In Leadville, she met and married James Joseph Brown (1854–1922), nicknamed "J.J.", an imaginative, self-educated man. He was not a rich man, and she married J.J. for love. After his death she said:
I wanted a rich man, but I loved Jim Brown. I thought about how I wanted comfort for my father and how I had determined to stay single until a man presented himself who could give to the tired older man the things I longed for him. Jim was as poor as we were and had no better chance. I struggled hard with myself in those days. I loved Jim, but he was poor. Finally, I decided that I'd be better off with a poor man whom I loved than with a wealthy one whose money had attracted me. So I married Jim Brown.
Margaret and J.J. married in Leadville Annunciation Church on September 1, 1886. They had two children: Lawrence Palmer Brown (1887–1949), known as Larry, and Catherine Ellen Brown (1889–1969), known as Helen. They also raised three of their nieces: Grace, Florence, and Helen Tobin.
In 1893, the Brown family acquired great wealth when J.J.'s mining engineering efforts proved instrumental in the exploration of a substantial ore seam at the Little Jonny Mine. His employer, Ibex Mining Company, awarded him 12,500 shares of stock and a seat on the board. In Leadville, Margaret helped by working in soup kitchens to assist miners' families.
In 1894, the Browns bought a Victorian mansion, now known as the Molly Brown House, in Denver for US$30,000 (equivalent to $1,116,000 in 2025). In 1897, they built a summer house, Avoca Lodge, in Southwest Denver near Bear Creek, which gave the family more social opportunities. Margaret became a charter member of the Denver Women's Club, whose mission was the improvement of women's lives by continuing education and philanthropy. Adjusting to the trappings of a society lady, Brown became immersed in the arts and fluent in French, German, Italian, and Russian. Brown co-founded a branch in Denver of the Alliance Française to promote her love of French culture. She lobbied for women's right to vote.

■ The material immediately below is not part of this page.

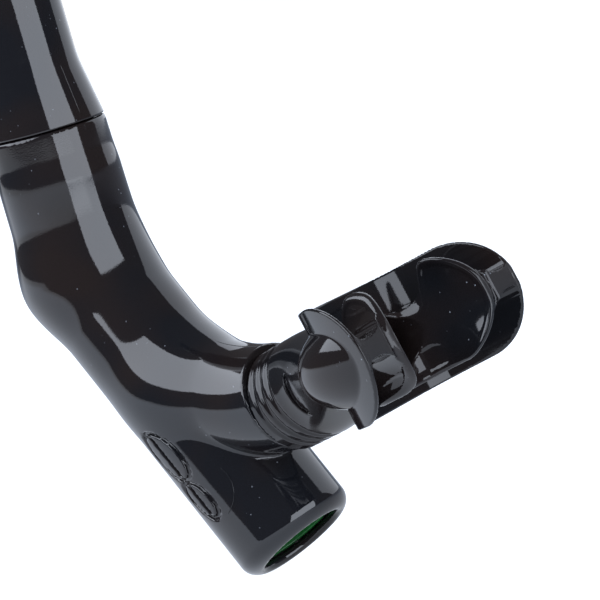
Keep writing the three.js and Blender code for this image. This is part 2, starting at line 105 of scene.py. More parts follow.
ELBOW_BORE_R = 14.0  # at the joint; the bore narrows from this to the spigot's
BORE_START = 2.0  # where the barrel's bore starts along it
BARREL_BLEND = 6.0  # between the barrel and the straight part above it
SADDLE_BLEND = 5.0  # added between elbow and barrel, most at the middle of their crease
SADDLE_START, SADDLE_TOP, SADDLE_END = 24.0, 40.0, 60.0
SPIGOT_ROOT = 6.0  # the spigot starts this far inside the elbow
SPIGOT_BORE_FROM, SPIGOT_BORE_TO = -9.0, 19.0

LEAF_WAY = 22.5  # the relief's distance round the barrel from its underside
LEAVES = ((52.0, 7.5, 4.6), (65.5, 5.6, 3.6))  # place along the barrel, half length, half width
GROOVE_HALF_W = 0.5
GROOVE_DEPTH = 0.9
VEIN_HALF_W = 0.35
TRACE_ALONG, TRACE_WAY, TRACE_R, TRACE_BARREL_R = 66.0, 27.0, 7.0, 15.6  # ejector's round trace

SHIELD_ARCH = (30.6, 25.9, 26.5, 4.3)  # front, wrap, half width, power
LOBE_ARCH = (32.6, 23.8, 16.8, 5.0)
SHIELD_END_UPPER, SHIELD_END_LOWER = 16.5, 14.0  # lengths of the shield's oval ends
LOBE_HALF_H = 12.0
LOBE_END, LOBE_START, LOBE_START_FROM = 11.5, 5.5, 10.8  # oval ends of the inner walls
DISH, DISH_UPPER, DISH_LOWER = 1.0, 2.5, 4.2  # how far the inner walls curve over, and its growth
MIDDLE_N = 0.3  # height of the bite webs' middle plane
AIR_HALF_W, AIR_HALF_H, AIR_N = 11.0, 7.4, -0.9  # air hole in the front wall
COLLAR_T, COLLAR_RISE = 1.3, 2.6  # low collar round the air hole
FLARE_START, FLARE_LENGTH, FLARE_HALF_W, FLARE_HALF_H = 11.0, 26.0, 19.5, 9.2
CHEEK_CENTRE = (44.5, 15.7, -0.2)
CHEEK_RADII = (17.5, 10.85, 10.4)
SLEEVE_BORE_R = 9.7
RIB_GROOVES = ((2.9, 0.11), (5.8, 0.13), (8.8, 0.155))  # place along the neck, lean

TUBE_SPIGOT_R = 12.2
FOOT_HEIGHT = 15.0  # the tube's conical foot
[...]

J.J. was not interested in the social life that Brown enjoyed and the couple began to drift apart. After 23 years of marriage, Margaret and J.J. privately signed a separation agreement in 1909. She received a US$700 monthly allowance (equivalent to $25,000 in 2025) to continue her travels and political work. Brown assisted in fundraising for Denver's Cathedral of the Immaculate Conception, which was completed in 1911. She also worked with Judge Ben Lindsey to help destitute children and establish one of the United States' first juvenile courts.

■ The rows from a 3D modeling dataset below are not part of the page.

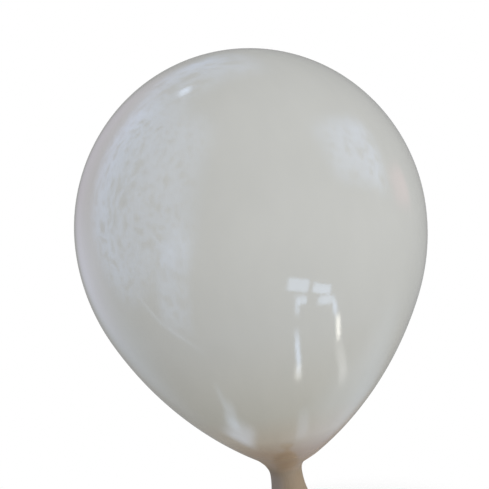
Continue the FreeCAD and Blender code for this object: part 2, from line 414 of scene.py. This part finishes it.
def slack_latex(name, colour, roughness):
    """Unstretched latex: matt and powdery, with a fine crepe of wrinkles."""
    finish = Finish(name)
    rest = finish.attribute("rest", "Vector")
    meridian = finish.attribute("meridian", "Vector")
    patches = finish.noise(rest, scale=260.0, detail=4.0, roughness=0.6)
    finish.link(finish.ramp(patches, [(0.3, darker(colour, DENSE)), (0.7, colour)]), "Base Color")
    uneven = finish.spread(patches, roughness + ROUGHNESS_CHANGE, roughness - ROUGHNESS_CHANGE)
    finish.link(uneven, "Roughness")
    wrinkles = finish.noise(meridian, scale=13.0, detail=4.0, roughness=0.65)
    crepe = finish.bump(wrinkles, LINE_DEPTH, LINE_STRENGTH)
    grain = finish.bump(finish.noise(rest, GRAIN_SCALE, detail=3.0), GRAIN_DEPTH, under=crepe)
    finish.link(grain, "Normal")
    finish.set(IOR=LATEX_IOR)
    return finish.material


def crown_latex():
    """The crown spot: the film's colour, a shade denser towards its middle."""
    finish = Finish("crown_latex")
    rest = finish.attribute("rest", "Vector")
    edge = CROWN_RADIUS * sin(radians(SPOT_ANGLE))
    stops = [(0, darker(LOWER_FILM, DENSE)), (0.55 * edge, LOWER_FILM), (edge, FILM)]
    colour = finish.ramp(finish.from_axis(rest), stops)
    cloud = finish.spread(finish.noise(rest, scale=120.0, detail=3.0), low=0.98, high=1.02)
    finish.link(finish.shaded(colour, cloud), "Base Color")
    mottle = finish.spread(finish.noise(rest, scale=60.0, detail=4.0), low=0.10, high=0.16)
    finish.link(mottle, "Roughness")
    finish.link(finish.bump(finish.noise(rest, SKIN_SCALE), SKIN_DEPTH), "Normal")
    finish.set(IOR=LATEX_IOR)
    return finish.material


def dress(piece, material):
    """Gives a finished mesh its material and marks its vertices."""
    piece.data.materials.clear()
    piece.data.materials.append(material)
    return mark(piece)


# ---------------------------------------------------------------- the film
NECK_LEAN = 3.8 * MM      # how far the neck hangs off the body's axis, towards -X
LEAN_START, LEAN_END = (0.0, 24.0 * MM), (46.0 * MM, 57.0 * MM)  # heights it comes and goes between


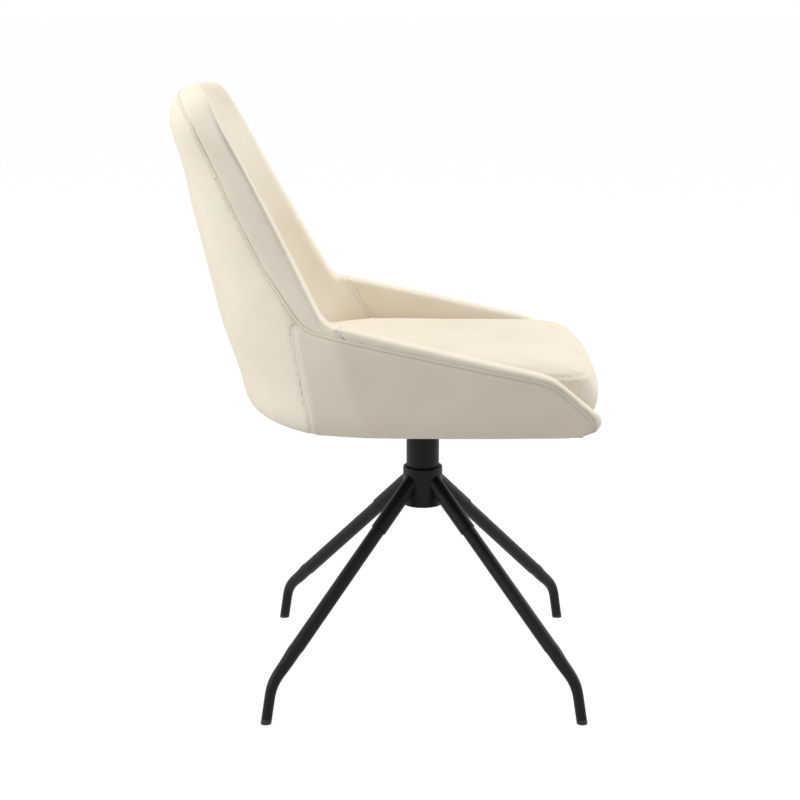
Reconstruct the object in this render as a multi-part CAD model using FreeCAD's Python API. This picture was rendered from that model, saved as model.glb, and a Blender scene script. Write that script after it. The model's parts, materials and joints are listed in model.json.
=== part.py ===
import FreeCAD, Part
import math
import os

from FreeCAD import Vector

# Swivel dining chair in millimetres: +X to the sitter's front, +Y to the sitter's left, +Z up.
# The origin is on the floor, below the middle of the chair's overall box.
# Pieces are drawn about the swivel axis and moved to that origin when they are written.

# Stance
foot_spacing = 440.0
leg_bend_height = 54.4
leg_slope = 40.5
foot_lean = 11.8
leg_bend_radius = 51.0

# Leg tube, its sleeve and its foot
leg_diameter = 20.0
foot_diameter = 15.0
leg_wall = 1.5
leg_taper_length = 46.0
leg_insertion = 8.0
sleeve_wall = 1.5
sleeve_reach = 62.5
glide_thickness = 4.0
glide_stem_length = 14.0

# Hub and swivel
hub_diameter = 58.0
hub_bottom = 254.7
hub_height = 57.9
hub_lip_radius = 3.0
column_diameter = 48.0
column_wall = 3.0
bush_wall = 1.5
bush_length = 14.0
bush_recess = 1.2
hub_floor_thickness = 4.0
hub_cap_thickness = 3.0
hub_cap_gap = 12.0
thrust_washer_thickness = 2.0
running_clearance = 0.05
end_plug_thickness = 12.0
centre_bolt_diameter = 12.0
centre_bolt_head = 7.5
centre_bolt_corner_share = 0.9
centre_washer_diameter = 30.0
centre_washer_thickness = 1.5

# Seat plate and its fasteners
plate_side = 180.0
plate_thickness = 4.0
plate_corner = 18.0
plate_bolt_spacing = 140.0
plate_bolt_diameter = 6.0
plate_bolt_hole_play = 0.25
plate_bolt_head_share = 0.6
plate_washer_diameter = 16.0
plate_washer_thickness = 1.5
tee_nut_barrel = 9.0
tee_nut_flange = 20.0
tee_nut_flange_thickness = 1.5

# Seat base
shell_bottom = 405.0
dust_cover_thickness = 1.0
seat_board_thickness = 12.0
board_rim = 26.0
board_front_setback = 34.0

# Bucket shell outside, measured from the swivel axis and from the shell's underside
shell_height = 465.0
front_reach = 250.0
rear_foot_reach = 256.0
under_radius = 30.0
lower_back_lean = 18.5
upper_back_lean = 13.4
back_bend_height = 137.0
arm_rear_height = 159.0
arm_front_height = 88.0
arm_front_setback = 78.0
arm_tip_height = 22.0
arm_half_width = 222.0
belly_bulge = 8.0
belly_height = 67.0
front_half_width = 219.0
top_half_width = 150.0
seam_half_width_low = 205.0
seam_half_width_top = 122.0
seam_depth_low = 117.0
seam_foot_reach = 152.0
seam_depth_top = 40.0
wing_depth_low = 172.0
wing_depth_top = 82.0
top_roll = 34.0
top_corner = 62.0
top_drop = 44.0
tip_corner = 42.0
tip_underside = 44.0
front_bow = 5.0
seam_low_height = 230.0
seam_turn = 16.0
tip_seam_drop = 6.0
front_draw_at_top = 40.0
plan_margin = 20.0

# Rounds of the side view: the rim's line, then the seam's
wing_line_radius = 160.0
arm_corner_radius = 24.0
arm_front_radius = 70.0
tip_radius = 12.0
toe_radius = 60.0
seam_top_radius = 60.0
seam_line_radius = 200.0
seam_low_radius = 160.0
seam_corner_radius = 50.0
seam_tip_radius = 14.0
plan_shoulder_radius = 60.0

# How fast widths and depths close in above the arms, as powers of the height that is left
seam_depth_power = 1.2
wing_depth_power = 1.17
seam_width_power = 1.4
side_width_power = 2.0
even_power = 1.0

# How much of a layer's depth moves the seam, the wing's edge and the arm's corner forward
seam_layer_share = 0.75
seam_roll_share = 0.5
edge_layer_share = 0.2
arm_layer_share = 0.8
corner_layer_share = 0.3

# The sections that the shell is drawn through: shares of the way below and above the arms' rear end
low_row_shares = (0.2, 0.65, 1.0)
high_row_shares = (0.0, 0.25, 0.55, 0.81, 1.0)
bend_row_drop = 8.0
arm_row_rise = 14.0

# Bucket shell layers
cover_thickness = 9.0
core_thickness = 5.0
core_setback = 11.0
core_top_setback = 46.0
back_thickness = 53.0
arm_thickness = 31.0
rim_width = 12.0
wing_inner_setback = 1.5
corner_setback = 20.0
inner_foot_draw = 12.0
inner_foot_height = 40.0
arm_seam_drop = 9.0
wing_mid_height = 298.0
arm_rear_reach = 138.0
pad_seam_reach = 131.0
pad_seam_lean = 32.0
pad_seam_overrun = 18.0
wing_pad_start = 78.0

# Seat cushion
cushion_clearance = 0.6
cushion_side_height = 69.0
cushion_crown = 16.0
cushion_crown_run = 110.0
cushion_edge_draw = 7.0
cushion_corner = 46.0
cushion_front_bow = 9.0
cushion_side_swell = 9.0
cushion_edge_share = 0.2
cushion_trim_overlap = 3.0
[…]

Brown spent the first months of 1912 in Paris, visiting her daughter and as part of the John Jacob Astor IV party, until she received word from Denver that her eldest grandchild, Lawrence Palmer Brown Jr., was ill. She immediately booked passage on the first available liner leaving for New York, the RMS Titanic. Originally, her daughter Helen was supposed to accompany her, but Helen, who had studied at the Sorbonne in Paris, decided to take a side trip to London with friends. Brown boarded the Titanic as a first-class passenger on the evening of April 10, conveyed aboard the tender SS Nomadic at Cherbourg, France, en route to New York City.

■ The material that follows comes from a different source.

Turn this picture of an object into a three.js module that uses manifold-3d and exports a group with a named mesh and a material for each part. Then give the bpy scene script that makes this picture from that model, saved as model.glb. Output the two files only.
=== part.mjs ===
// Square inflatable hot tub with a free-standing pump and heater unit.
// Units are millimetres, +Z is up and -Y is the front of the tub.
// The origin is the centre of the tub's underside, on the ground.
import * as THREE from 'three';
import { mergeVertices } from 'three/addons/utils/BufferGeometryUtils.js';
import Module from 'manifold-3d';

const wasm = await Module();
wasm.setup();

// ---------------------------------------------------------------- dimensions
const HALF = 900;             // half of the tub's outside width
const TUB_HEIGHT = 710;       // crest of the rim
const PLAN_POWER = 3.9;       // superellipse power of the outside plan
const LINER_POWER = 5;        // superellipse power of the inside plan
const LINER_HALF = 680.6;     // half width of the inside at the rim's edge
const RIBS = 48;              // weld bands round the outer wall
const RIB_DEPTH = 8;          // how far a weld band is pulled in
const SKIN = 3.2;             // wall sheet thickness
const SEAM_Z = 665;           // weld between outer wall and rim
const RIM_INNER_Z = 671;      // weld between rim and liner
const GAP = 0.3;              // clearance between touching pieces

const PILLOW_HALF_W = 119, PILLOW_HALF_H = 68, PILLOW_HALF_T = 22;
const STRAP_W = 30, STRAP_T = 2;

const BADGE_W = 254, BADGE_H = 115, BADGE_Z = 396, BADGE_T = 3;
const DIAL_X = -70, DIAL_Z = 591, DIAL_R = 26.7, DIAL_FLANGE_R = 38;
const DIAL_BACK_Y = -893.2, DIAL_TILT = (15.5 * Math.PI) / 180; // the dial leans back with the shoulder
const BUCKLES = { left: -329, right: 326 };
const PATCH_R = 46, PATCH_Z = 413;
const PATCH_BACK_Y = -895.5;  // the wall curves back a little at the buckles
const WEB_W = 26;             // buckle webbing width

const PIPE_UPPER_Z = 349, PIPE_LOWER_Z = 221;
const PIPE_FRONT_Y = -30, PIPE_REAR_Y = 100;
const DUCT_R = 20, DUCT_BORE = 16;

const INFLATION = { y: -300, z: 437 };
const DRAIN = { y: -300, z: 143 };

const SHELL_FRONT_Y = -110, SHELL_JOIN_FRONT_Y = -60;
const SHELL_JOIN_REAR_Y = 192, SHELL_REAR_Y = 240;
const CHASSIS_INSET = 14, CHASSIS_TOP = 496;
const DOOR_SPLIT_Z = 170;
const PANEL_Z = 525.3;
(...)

The Titanic sank early on April 15, 1912, at around 2:20 a.m., after striking an iceberg at around 11:40 p.m. the previous night. Brown left the ship in lifeboat No. 6, the second boat to leave from the port side. Around 1,514 people aboard RMS Titanic perished; there were a total of 2,224 people on the ship. After her death in 1932, Brown was called "Molly Brown" and "The Unsinkable Mrs. Brown." Along with other women, she took an oar herself in her lifeboat and urged the lifeboat crew to go back and save more passengers. Her urgings were met with opposition from Quartermaster Robert Hichens, the crewman in charge of lifeboat 6. Hichens was fearful that if they were to go back, the lifeboat would either be pulled down due to suction, or those in the water would swamp the boat in an effort to get in. As a result, Brown and the other passengers did not succeed in convincing him to return.
Upon being rescued by the ship RMS Carpathia, along with a number of other first-class survivors, Brown organized a committee with other first-class which worked to secure basic necessities for the second- and third-class survivors, and even provided informal counseling. The committee also later awarded the crew of Carpathia for their rescue of the survivors of the sinking.
In 1914, six years before the Nineteenth Amendment granted women the right to vote, Brown ran for Colorado's U.S. Senate seat, but she ended her campaign to serve abroad as the director of the American Committee for Devastated France during World War I. Also in 1914, she contributed to miners and their families after the 1914 Ludlow Massacre and she helped organize the International Women's Rights conference that year, which was held in Newport, Rhode Island.
During and after World War I, she worked in France with the Red Cross and later with the American Committee for Devastated France to help wounded French and American soldiers and rebuild areas behind the front line. For her work organizing female ambulance drivers, nurses, and food distributors, Brown was awarded the French Legion of Honor in 1932.
J.J. Brown died on September 5, 1922. Margaret told newspapers that although she had met royalty and other great people around the world, "I've never met a finer, bigger, more worthwhile man than J.J. Brown." J.J. Brown left vast, yet complicated, real estate, mining, and stock holdings. It was unknown to the Browns and their lawyers how much was left in the estate. Prior to J.J.'s death, he had transferred a large amount of money to his children. Their children were also unaware of how much money Margaret had, but were displeased at the large amounts she spent on charity. Margaret Brown and her children fought in court for six years to settle the estate.